Future Fund is traveling in the same direction, with data centers and telecommunications infrastructure now on the agenda. However, not all investors advocate turning to less established segments of the market at the expense of core infrastructure, particularly given the low interest rate environment globally means fixed income is not as defensive as it once was.

“If you say that it’s too expensive, you don’t have core exposure and you will go up the risk curve, then you are missing out on something,” said Diana Callebaut, head of infrastructure at CBUS Super. “There is a place for core infrastructure.

Future Fund does not have an allocation to emerging markets infrastructure at present, but James Fraser Smith, a director for infrastructure and timberland at the sovereign wealth fund, has been tasked with establishing the risk-adjusted returns for such investments. He sees emerging markets exposure as an almost inevitable consequence of the pricing dynamics in Australia.

“There is more capital for the core-plus space and there will be more going forward, so it’s hard to get that premium return,” Fraser Smith said. “The logical next step is looking at emerging markets.”
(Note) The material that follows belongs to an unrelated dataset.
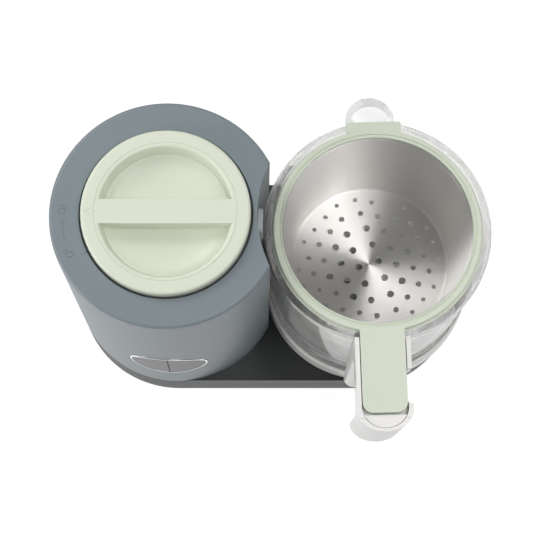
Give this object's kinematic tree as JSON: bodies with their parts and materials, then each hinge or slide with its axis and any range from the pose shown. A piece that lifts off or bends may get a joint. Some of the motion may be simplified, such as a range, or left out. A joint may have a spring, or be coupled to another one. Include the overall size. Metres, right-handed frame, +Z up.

First State Super is in a similar position. The fund’s investment mandate stipulates a minimum allocation to Australian infrastructure of 50% - the maximum is 100% - but current exposure is only 40%. While there is a desire to be more active domestically, not least because the fund would go direct and thereby reduce fee leakage, Snow said there are not enough deals available.

First State Super has been increasing its allocations to offshore infrastructure and about 20% of its portfolio is deployed in emerging markets. This includes renewables in Southeast Asia, based on the view that the risk-return was superior to that for Australian renewables. The target return for emerging markets is 15% plus.